Charles Johnson, a seventh-round pick in the same 2013 draft, recalled looking at Patterson sideways upon arriving in Minnesota in September 2014.

“My first impression was like, ‘This guy. He thinks he’s this guy, he thinks he’s all this and that,’ ” Johnson said. “I was like, ‘All right, let me see how it goes.’ And like his whole mentality, his whole work ethic, everything has changed.

“When I first got here, he was just going through the motions. Now he’s locked in.”

Evidence is right on the field whenever Patterson lines up as a gunner on the Vikings’ punt coverage team. Aside from now playing 30 to 50 snaps per game on offense as well as returning kicks, Patterson is also an effective cover man for punter Jeff Locke.

“As a younger guy, I never covered punts in my whole life. I didn’t want to start now in the major leagues,” Patterson said. “I look back at it; I probably should’ve did it a long time ago.”

A younger Patterson would’ve avoided the dirty work, just as he dodged returner Dexter McCluster during the 2013 Pro Bowl when he was first put on a coverage team.

“I was so scared, every time I run down there I made sure I got blocked,” Patterson said. “I was scared I couldn’t make tackles, but that was me as a rookie. Now, I look back at it, if I am who I am today, I would’ve went down there and tried to lay the smack on him.”

Patterson’s first-ever tackle, he says, didn’t come until this September when he took down Panthers returner Ted Ginn. Vikings head coach Mike Zimmer has been critical of Patterson’s focus in the past but has praised him for doing more this season without the ball in his hands.

“He’s become more of a team guy,” Zimmer said. “I think guys figure out in this league it’s not about your draft status, it’s about the things you do on the field.”

Still growing

Patterson’s “flash,” as his nickname reads across the back window of his red Camaro, remains.

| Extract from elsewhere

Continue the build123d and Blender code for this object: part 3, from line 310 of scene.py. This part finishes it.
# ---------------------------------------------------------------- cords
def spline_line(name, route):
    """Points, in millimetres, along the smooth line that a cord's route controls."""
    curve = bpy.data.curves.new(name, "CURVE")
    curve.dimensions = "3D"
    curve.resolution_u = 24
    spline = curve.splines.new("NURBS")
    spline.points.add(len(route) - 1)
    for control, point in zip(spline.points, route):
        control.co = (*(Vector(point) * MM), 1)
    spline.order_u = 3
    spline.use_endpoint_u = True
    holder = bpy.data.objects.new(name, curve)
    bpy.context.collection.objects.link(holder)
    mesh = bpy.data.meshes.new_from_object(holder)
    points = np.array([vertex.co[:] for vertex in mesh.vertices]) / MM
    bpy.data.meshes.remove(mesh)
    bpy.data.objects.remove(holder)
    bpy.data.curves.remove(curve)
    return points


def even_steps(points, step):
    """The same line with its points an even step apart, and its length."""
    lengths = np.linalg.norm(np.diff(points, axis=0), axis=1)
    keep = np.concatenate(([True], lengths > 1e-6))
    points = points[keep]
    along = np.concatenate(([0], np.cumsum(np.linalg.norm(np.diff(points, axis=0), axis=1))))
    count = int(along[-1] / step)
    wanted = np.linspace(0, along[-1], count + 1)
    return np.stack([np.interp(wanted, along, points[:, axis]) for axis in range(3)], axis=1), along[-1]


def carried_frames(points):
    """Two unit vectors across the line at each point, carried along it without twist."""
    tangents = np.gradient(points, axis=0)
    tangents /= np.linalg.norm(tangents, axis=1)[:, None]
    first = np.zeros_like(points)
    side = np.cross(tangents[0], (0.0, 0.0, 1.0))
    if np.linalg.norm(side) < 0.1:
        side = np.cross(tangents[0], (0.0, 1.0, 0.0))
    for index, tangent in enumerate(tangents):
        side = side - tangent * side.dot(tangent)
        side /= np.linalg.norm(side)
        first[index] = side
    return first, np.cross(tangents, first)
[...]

Perhaps there is no better example than his game-day long socks that featured his own photo above each ankle during the Vikings’ win against the Cardinals, his 104-yard kickoff return for a touchdown being a reason why they won. Across two games last week, Patterson showed both his growth and how far he has yet to go as an NFL receiver.

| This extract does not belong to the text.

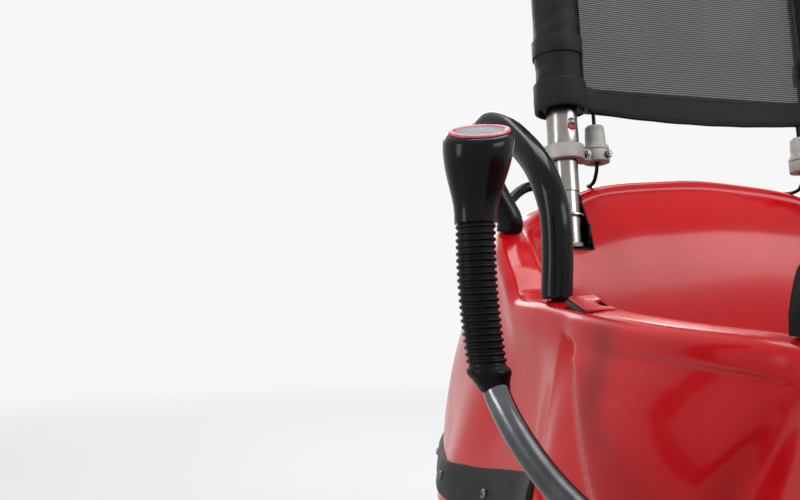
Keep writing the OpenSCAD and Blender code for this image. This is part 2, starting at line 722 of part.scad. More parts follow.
tow_hole_d = 20;
tow_hole_z = beam_z - 34;
module tow_lug() {
    top = beam_z + (beam_h - cross_h) / 2;
    y = beam_rear_y - 20;
    color("dimgray") translate([-7, y, 0]) difference() {
        union() {
            translate([0, -20, tow_hole_z]) cube([14, 40, top - tow_hole_z]);
            translate([0, 0, tow_hole_z]) rotate([0, 90, 0]) cylinder(d = 40, h = 14);
        }
        translate([-1, 0, tow_hole_z]) rotate([0, 90, 0]) cylinder(d = tow_hole_d, h = 16);
    }
}

// Brake levers: one shaft under the tub's nose carries both levers and both pad arms
shaft_end = 316;
module brake_shaft() {
    color("silver") translate([0, shaft_y, shaft_z]) rotate([0, 90, 0])
        cylinder(d = shaft_d, h = 2 * shaft_end, center = true);
}
arm_t = 10;
pad_h = 14;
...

After Cardinals safety Tony Jefferson was flagged for a big hit on receiver Stefon Diggs, the fiery Diggs was yanked away from charging back by a long right arm. It was Patterson, who only a year ago head-butted Packers kicker Mason Crosby.

Against the Lions, Patterson caught at least three passes for the eighth straight game. His explosive acceleration and cuts forced multiple Lions to miss on a 22-yard double reverse. But two steps forward were followed by one step too far back.

His focus waned momentarily when a critical Vikings third-down conversion was negated by an illegal-formation penalty because Patterson wasn’t up on the line of scrimmage. Quarterback Sam Bradford threw the game-losing interception on the next third-down attempt.

“He’s earned the opportunity,” Zimmer said of Patterson. “That’s the important thing. Guys earn these opportunities. Then what they do with it from there is really up to them.”